» **WORK INSTRUCTIONS**
Repeat, please, only the lines from the top of the data down to the line with "finishes: a material"; include both of those lines.

» **DATASET CONTENT**
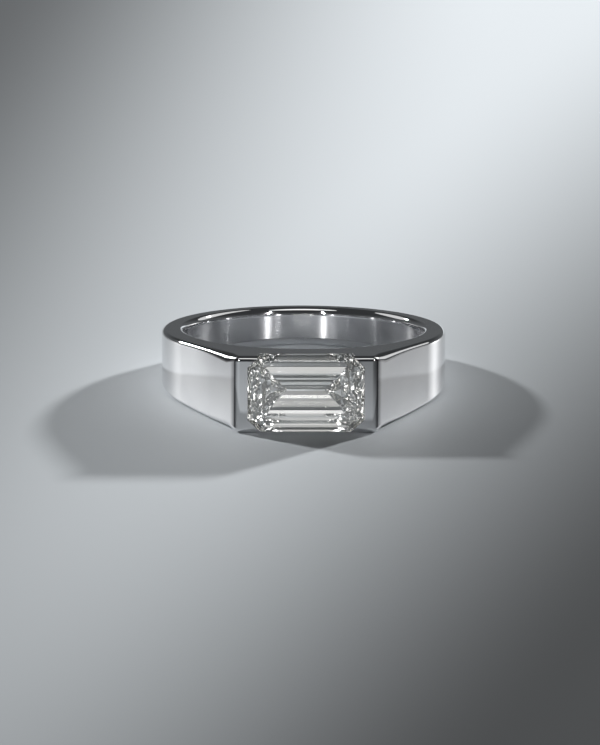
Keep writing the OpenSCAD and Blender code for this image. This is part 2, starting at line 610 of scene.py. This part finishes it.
    def build(self, finishes: dict) -> bpy.types.Object:
        """Builds the band, cuts its seat and sets true normals on what is left of its outside.

        Args:
            finishes: a material for each surface.

        Returns:
            The band.
        """
        points, normals, lines, faces, surfaces = self.whole()
        world = self.pose.to_world(points)
        band = new_object("band_metal", world, faces)
        for surface in Surface:
            band.data.materials.append(finishes[surface])
        band.data.polygons.foreach_set("material_index", surfaces)
        corners = [list(f) for f in faces]
        tree = BVHTree.FromPolygons(world.tolist(), corners)
        for tool in self.cutters():
            for surface in Surface:
                tool.data.materials.append(finishes[surface])
            tool.data.polygons.foreach_set("material_index", [Surface.CUT.value] * len(tool.data.polygons))
            cut = band.modifiers.new("cut", "BOOLEAN")
            cut.operation = "DIFFERENCE"
            cut.solver = "EXACT"
            cut.object = tool
            done = bpy.data.meshes.new_from_object(band.evaluated_get(bpy.context.evaluated_depsgraph_get()))
            band.modifiers.clear()
            band.data = done
            bpy.data.objects.remove(tool)
        self.set_normals(band.data, tree, world, corners, self.pose.turn(normals), lines)
        return band

    def set_normals(self, mesh: bpy.types.Mesh, tree: BVHTree, points: np.ndarray,
                    corners: list, normals: np.ndarray, lines: np.ndarray) -> None:
        """Gives the cut band the true surface's normals and the mask of its painted dark reflection lines.

        Args:
            mesh: the cut band's mesh.
            tree: search tree over the whole band.
            points: its points.
            corners: its faces.
            normals: its normals, one for each point.
            lines: its painted reflection mask, one value for each point.
        """
        own = [Vector(p.normal) for p in mesh.polygons]
        loop_normals = [None] * len(mesh.loops)
        found = {}
        # The "line" attribute holds the painted dark reflection mask.
        line = mesh.attributes.new("line", "FLOAT", "POINT")
        for poly in mesh.polygons:
            for loop in poly.loop_indices:
                if poly.material_index == Surface.CUT.value:
                    loop_normals[loop] = own[poly.index]
                    continue
                vert = mesh.loops[loop].vertex_index
                if vert not in found:
                    at = mesh.vertices[vert].co
                    _, _, face, _ = tree.find_nearest(at)
                    ids = corners[face]
                    gap = np.linalg.norm(points[ids] - np.array(at), axis=1)
                    weight = 1.0 / np.maximum(gap, TINY) ** 2
                    found[vert] = Vector((normals[ids] * weight[:, None]).sum(0)).normalized()
                    line.data[vert].value = float((lines[ids] * weight).sum() / weight.sum())
                loop_normals[loop] = found[vert]
        mesh.polygons.foreach_set("use_smooth", [True] * len(mesh.polygons))
        mesh.normals_split_custom_set([tuple(n) for n in loop_normals])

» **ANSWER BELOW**
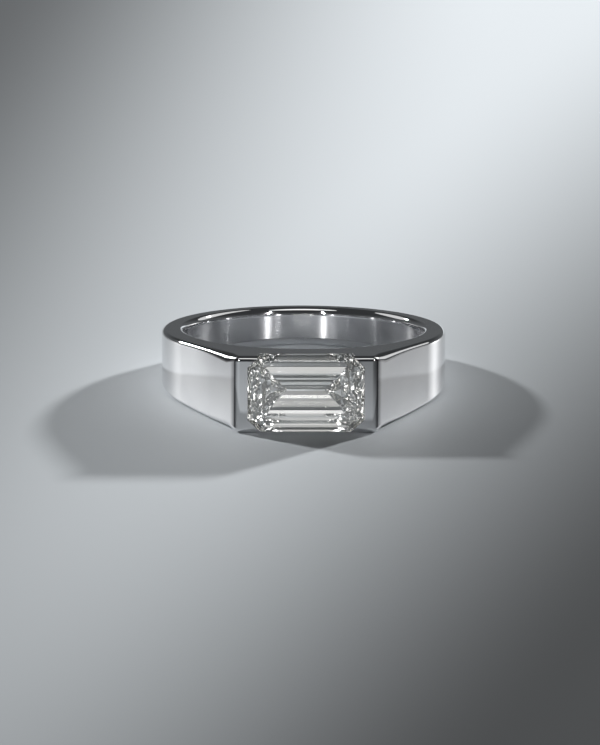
Keep writing the OpenSCAD and Blender code for this image. This is part 2, starting at line 610 of scene.py. This part finishes it.
    def build(self, finishes: dict) -> bpy.types.Object:
        """Builds the band, cuts its seat and sets true normals on what is left of its outside.

        Args:
            finishes: a material for each surface.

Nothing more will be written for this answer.